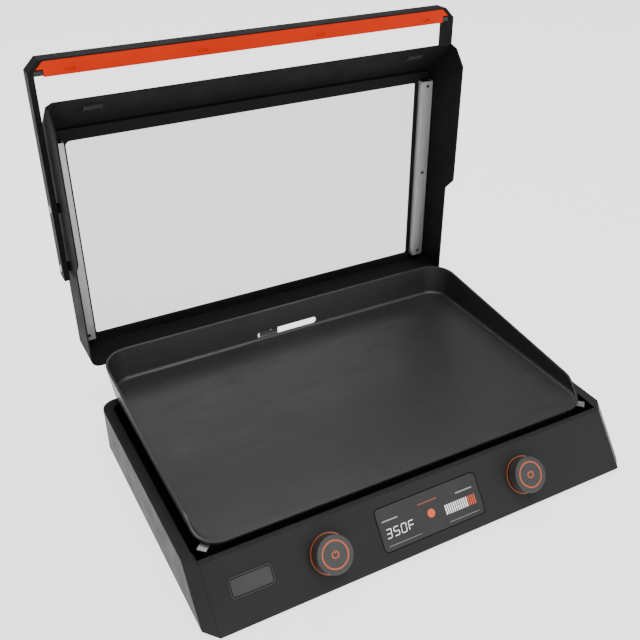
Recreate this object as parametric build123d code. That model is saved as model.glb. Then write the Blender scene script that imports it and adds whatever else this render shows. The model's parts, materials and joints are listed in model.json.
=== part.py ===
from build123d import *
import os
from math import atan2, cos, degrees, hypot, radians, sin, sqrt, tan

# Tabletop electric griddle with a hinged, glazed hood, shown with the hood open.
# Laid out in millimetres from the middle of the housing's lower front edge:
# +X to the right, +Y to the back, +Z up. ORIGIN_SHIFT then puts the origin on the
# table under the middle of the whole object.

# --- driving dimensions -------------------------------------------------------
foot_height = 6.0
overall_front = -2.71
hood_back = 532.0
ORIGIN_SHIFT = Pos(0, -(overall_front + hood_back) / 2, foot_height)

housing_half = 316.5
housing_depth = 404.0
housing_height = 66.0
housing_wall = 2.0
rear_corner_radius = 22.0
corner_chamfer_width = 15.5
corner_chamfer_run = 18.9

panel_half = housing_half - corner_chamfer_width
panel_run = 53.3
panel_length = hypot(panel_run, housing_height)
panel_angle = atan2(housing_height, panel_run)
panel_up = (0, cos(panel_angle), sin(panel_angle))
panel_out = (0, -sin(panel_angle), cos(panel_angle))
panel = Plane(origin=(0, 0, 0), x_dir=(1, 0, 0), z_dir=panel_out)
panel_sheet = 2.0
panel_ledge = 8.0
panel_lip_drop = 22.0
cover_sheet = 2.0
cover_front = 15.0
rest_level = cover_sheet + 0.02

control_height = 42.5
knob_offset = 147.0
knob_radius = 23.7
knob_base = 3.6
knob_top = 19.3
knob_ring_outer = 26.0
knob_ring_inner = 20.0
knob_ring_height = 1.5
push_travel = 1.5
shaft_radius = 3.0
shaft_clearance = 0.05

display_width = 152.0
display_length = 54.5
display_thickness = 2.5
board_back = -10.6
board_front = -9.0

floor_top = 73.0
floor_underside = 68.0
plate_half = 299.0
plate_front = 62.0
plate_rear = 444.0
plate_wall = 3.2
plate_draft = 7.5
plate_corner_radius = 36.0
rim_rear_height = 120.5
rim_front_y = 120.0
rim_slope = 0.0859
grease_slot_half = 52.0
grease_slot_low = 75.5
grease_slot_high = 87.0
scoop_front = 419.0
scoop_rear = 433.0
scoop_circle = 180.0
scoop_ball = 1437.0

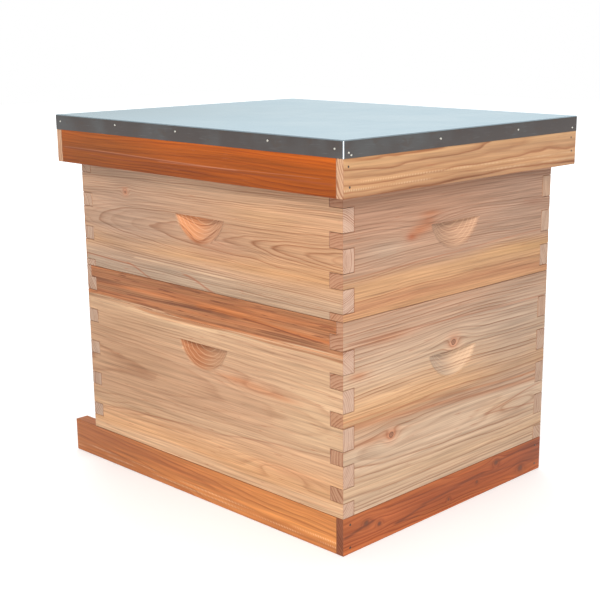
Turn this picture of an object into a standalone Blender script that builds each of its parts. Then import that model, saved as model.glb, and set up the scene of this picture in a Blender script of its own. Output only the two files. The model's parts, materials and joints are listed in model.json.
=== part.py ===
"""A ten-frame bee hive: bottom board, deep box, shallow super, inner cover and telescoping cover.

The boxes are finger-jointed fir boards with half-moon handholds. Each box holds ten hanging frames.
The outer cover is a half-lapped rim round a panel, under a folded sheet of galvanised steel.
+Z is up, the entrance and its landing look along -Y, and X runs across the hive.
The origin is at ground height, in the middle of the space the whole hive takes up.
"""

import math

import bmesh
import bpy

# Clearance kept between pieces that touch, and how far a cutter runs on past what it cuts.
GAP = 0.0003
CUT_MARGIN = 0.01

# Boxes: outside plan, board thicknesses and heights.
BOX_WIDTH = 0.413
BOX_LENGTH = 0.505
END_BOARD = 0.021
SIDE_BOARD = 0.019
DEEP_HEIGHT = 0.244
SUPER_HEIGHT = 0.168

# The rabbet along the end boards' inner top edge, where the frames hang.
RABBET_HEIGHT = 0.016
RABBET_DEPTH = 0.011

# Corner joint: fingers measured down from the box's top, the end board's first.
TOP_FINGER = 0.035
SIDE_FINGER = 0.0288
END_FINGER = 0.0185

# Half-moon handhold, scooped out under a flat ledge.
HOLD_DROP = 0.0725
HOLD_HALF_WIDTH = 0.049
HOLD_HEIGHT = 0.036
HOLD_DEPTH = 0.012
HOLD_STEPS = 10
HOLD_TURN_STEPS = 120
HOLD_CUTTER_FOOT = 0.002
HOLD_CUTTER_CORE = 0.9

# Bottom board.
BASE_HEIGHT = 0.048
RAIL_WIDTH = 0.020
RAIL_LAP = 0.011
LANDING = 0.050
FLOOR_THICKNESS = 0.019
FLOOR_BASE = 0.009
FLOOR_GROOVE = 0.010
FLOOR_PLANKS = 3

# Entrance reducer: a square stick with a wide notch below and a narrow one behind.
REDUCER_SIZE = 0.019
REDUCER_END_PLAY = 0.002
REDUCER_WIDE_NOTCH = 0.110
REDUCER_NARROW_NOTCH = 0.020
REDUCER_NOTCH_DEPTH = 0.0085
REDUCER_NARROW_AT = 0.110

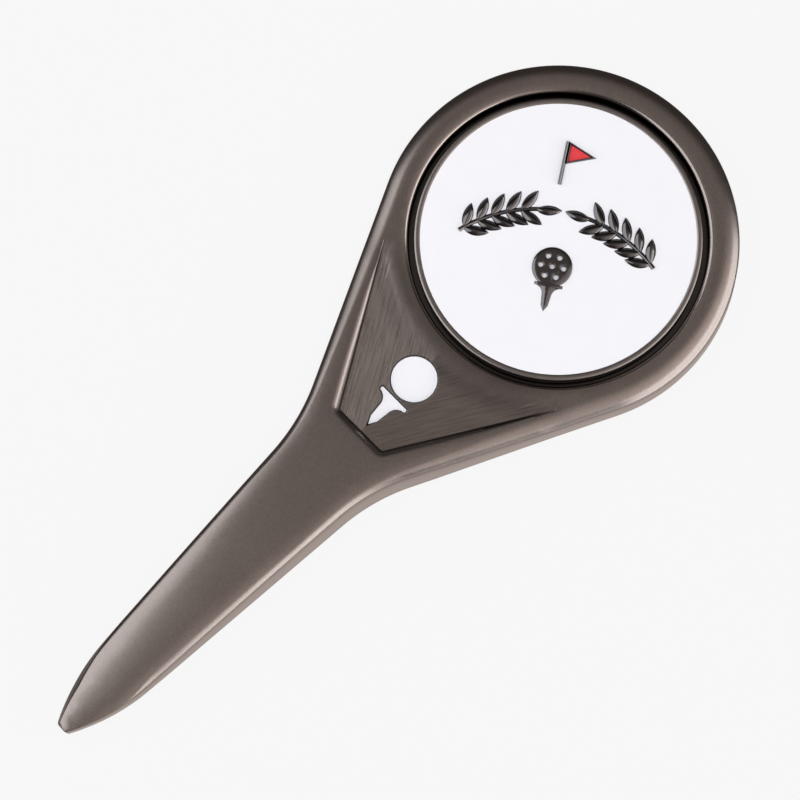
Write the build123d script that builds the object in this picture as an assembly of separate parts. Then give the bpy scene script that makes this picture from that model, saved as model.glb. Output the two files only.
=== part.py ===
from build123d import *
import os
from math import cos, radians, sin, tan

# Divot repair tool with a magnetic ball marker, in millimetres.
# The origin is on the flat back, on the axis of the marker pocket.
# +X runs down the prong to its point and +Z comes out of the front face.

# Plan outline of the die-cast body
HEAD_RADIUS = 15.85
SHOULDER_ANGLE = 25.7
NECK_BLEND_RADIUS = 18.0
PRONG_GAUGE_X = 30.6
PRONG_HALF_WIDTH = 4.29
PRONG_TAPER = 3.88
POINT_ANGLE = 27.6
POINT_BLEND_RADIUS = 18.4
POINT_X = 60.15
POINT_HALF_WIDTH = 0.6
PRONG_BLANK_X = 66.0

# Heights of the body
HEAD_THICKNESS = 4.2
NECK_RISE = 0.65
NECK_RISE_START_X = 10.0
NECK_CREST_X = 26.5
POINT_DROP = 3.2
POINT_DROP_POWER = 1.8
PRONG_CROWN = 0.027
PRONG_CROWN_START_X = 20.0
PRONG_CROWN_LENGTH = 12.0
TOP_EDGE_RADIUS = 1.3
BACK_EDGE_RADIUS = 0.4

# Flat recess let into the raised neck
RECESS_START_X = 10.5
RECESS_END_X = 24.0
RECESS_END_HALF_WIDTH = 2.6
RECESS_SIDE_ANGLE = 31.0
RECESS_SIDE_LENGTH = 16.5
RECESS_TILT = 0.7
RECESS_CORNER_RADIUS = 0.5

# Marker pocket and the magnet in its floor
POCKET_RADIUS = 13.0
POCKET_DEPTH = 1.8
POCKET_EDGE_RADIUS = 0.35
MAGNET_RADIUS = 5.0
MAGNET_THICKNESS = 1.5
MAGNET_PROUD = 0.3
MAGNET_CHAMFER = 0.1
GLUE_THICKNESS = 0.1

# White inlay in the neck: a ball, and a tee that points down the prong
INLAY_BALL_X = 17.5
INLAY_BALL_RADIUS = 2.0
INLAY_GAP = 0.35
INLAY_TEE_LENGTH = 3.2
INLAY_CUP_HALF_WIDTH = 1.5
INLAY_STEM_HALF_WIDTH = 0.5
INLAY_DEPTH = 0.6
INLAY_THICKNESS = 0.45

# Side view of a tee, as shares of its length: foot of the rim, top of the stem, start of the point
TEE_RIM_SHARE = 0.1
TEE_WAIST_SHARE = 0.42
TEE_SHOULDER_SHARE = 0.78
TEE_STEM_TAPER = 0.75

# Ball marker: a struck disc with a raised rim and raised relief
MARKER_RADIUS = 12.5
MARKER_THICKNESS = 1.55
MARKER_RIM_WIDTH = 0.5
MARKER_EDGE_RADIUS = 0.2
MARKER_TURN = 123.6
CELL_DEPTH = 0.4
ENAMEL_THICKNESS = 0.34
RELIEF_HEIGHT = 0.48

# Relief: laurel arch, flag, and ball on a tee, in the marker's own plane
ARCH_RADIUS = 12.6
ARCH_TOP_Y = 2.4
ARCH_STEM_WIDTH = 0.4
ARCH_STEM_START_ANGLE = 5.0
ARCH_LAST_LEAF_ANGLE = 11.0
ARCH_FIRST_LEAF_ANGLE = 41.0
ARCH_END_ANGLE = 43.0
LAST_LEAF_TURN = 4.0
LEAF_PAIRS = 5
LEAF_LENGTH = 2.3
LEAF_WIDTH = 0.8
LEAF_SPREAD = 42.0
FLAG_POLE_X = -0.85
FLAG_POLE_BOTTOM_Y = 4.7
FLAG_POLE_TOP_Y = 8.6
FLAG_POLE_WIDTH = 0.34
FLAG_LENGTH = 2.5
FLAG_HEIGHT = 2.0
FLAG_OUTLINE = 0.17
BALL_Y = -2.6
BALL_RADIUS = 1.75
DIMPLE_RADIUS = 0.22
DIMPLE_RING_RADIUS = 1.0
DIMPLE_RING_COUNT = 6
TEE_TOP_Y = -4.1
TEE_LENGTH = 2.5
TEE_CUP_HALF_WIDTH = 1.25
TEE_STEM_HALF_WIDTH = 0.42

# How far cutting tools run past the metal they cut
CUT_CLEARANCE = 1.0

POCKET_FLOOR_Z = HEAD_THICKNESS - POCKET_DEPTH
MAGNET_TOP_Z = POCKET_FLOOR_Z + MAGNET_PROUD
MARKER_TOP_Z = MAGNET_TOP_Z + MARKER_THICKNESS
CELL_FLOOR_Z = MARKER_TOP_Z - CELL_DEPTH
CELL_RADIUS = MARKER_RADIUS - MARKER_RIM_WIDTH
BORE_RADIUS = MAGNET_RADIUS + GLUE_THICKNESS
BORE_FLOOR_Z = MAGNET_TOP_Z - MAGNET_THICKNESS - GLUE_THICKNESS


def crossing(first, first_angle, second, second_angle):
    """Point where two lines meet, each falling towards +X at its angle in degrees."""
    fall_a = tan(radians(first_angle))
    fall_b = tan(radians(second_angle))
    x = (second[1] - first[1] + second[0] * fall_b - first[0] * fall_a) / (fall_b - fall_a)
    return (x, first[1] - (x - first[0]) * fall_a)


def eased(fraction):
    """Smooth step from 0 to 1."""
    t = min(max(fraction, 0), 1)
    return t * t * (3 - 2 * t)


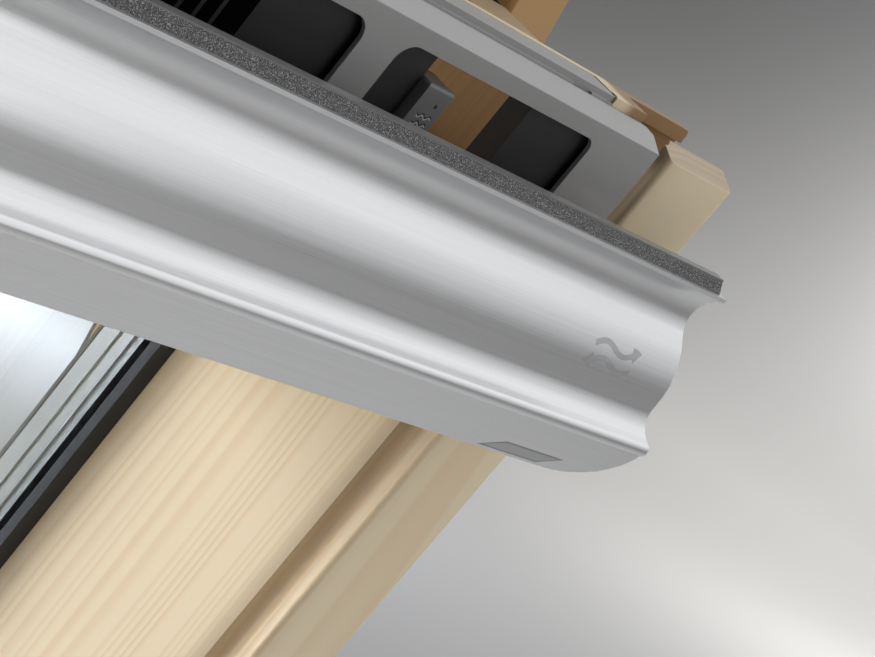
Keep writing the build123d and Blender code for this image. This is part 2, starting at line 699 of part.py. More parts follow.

What to work on:
Write out a verbatim copy of the data, beginning with its first line and ending with the line that contains "corner_chamfer_run = 18.9".

The reply:
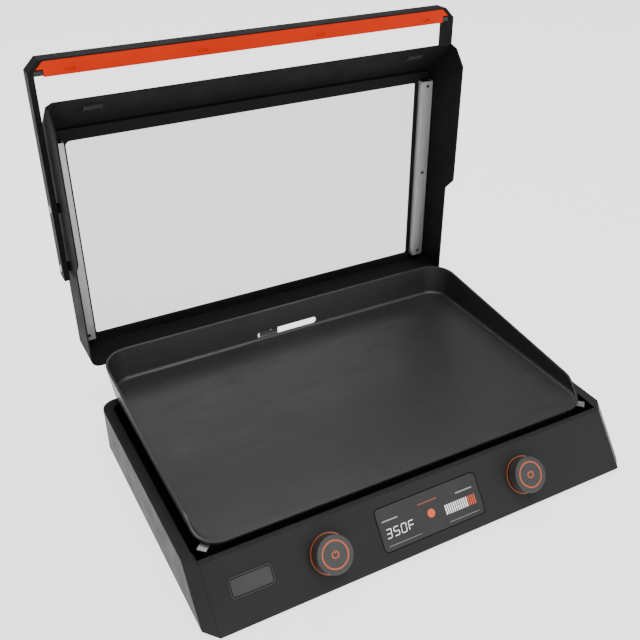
Recreate this object as parametric build123d code. That model is saved as model.glb. Then write the Blender scene script that imports it and adds whatever else this render shows. The model's parts, materials and joints are listed in model.json.
=== part.py ===
from build123d import *
import os
from math import atan2, cos, degrees, hypot, radians, sin, sqrt, tan

# Tabletop electric griddle with a hinged, glazed hood, shown with the hood open.
# Laid out in millimetres from the middle of the housing's lower front edge:
# +X to the right, +Y to the back, +Z up. ORIGIN_SHIFT then puts the origin on the
# table under the middle of the whole object.

# --- driving dimensions -------------------------------------------------------
foot_height = 6.0
overall_front = -2.71
hood_back = 532.0
ORIGIN_SHIFT = Pos(0, -(overall_front + hood_back) / 2, foot_height)

housing_half = 316.5
housing_depth = 404.0
housing_height = 66.0
housing_wall = 2.0
rear_corner_radius = 22.0
corner_chamfer_width = 15.5
corner_chamfer_run = 18.9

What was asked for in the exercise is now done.